◆ **GOAL**: Each entry below must be repeated word for word.

◆ **PROVIDED ENTRIES**:

---*---

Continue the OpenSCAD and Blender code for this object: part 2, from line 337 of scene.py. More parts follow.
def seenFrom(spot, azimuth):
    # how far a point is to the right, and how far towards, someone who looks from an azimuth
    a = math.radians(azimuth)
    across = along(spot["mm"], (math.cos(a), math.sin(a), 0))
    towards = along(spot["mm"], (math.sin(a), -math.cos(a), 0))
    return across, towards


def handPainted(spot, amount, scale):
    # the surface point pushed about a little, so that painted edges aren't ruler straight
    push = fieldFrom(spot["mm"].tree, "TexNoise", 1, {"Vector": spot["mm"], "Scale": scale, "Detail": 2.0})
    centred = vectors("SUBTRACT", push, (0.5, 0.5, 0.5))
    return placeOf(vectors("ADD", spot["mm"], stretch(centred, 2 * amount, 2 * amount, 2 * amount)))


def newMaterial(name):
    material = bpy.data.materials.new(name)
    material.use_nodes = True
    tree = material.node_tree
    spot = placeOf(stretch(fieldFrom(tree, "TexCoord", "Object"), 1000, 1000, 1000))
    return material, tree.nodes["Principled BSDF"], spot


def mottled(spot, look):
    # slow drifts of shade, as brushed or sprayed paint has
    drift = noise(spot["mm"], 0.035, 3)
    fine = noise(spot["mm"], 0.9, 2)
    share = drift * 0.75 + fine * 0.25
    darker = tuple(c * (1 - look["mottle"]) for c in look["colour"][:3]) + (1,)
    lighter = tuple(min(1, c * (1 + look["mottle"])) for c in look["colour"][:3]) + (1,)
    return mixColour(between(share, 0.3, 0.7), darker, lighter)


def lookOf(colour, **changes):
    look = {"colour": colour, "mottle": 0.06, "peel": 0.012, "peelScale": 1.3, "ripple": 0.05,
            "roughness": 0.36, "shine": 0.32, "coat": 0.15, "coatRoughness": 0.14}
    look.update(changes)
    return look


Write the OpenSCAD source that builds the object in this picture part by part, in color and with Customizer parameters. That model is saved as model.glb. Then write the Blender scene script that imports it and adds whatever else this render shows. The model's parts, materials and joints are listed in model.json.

---*---

◆ **SOLUTION FOR THIS PROBLEM**:
Continue the OpenSCAD and Blender code for this object: part 2, from line 337 of scene.py. More parts follow.
def seenFrom(spot, azimuth):
    # how far a point is to the right, and how far towards, someone who looks from an azimuth
    a = math.radians(azimuth)
    across = along(spot["mm"], (math.cos(a), math.sin(a), 0))
    towards = along(spot["mm"], (math.sin(a), -math.cos(a), 0))
    return across, towards


def handPainted(spot, amount, scale):
    # the surface point pushed about a little, so that painted edges aren't ruler straight
    push = fieldFrom(spot["mm"].tree, "TexNoise", 1, {"Vector": spot["mm"], "Scale": scale, "Detail": 2.0})
    centred = vectors("SUBTRACT", push, (0.5, 0.5, 0.5))
    return placeOf(vectors("ADD", spot["mm"], stretch(centred, 2 * amount, 2 * amount, 2 * amount)))


def newMaterial(name):
    material = bpy.data.materials.new(name)
    material.use_nodes = True
    tree = material.node_tree
    spot = placeOf(stretch(fieldFrom(tree, "TexCoord", "Object"), 1000, 1000, 1000))
    return material, tree.nodes["Principled BSDF"], spot


def mottled(spot, look):
    # slow drifts of shade, as brushed or sprayed paint has
    drift = noise(spot["mm"], 0.035, 3)
    fine = noise(spot["mm"], 0.9, 2)
    share = drift * 0.75 + fine * 0.25
    darker = tuple(c * (1 - look["mottle"]) for c in look["colour"][:3]) + (1,)
    lighter = tuple(min(1, c * (1 + look["mottle"])) for c in look["colour"][:3]) + (1,)
    return mixColour(between(share, 0.3, 0.7), darker, lighter)


def lookOf(colour, **changes):
    look = {"colour": colour, "mottle": 0.06, "peel": 0.012, "peelScale": 1.3, "ripple": 0.05,
            "roughness": 0.36, "shine": 0.32, "coat": 0.15, "coatRoughness": 0.14}
    look.update(changes)
    return look


Write the OpenSCAD source that builds the object in this picture part by part, in color and with Customizer parameters. That model is saved as model.glb. Then write the Blender scene script that imports it and adds whatever else this render shows. The model's parts, materials and joints are listed in model.json.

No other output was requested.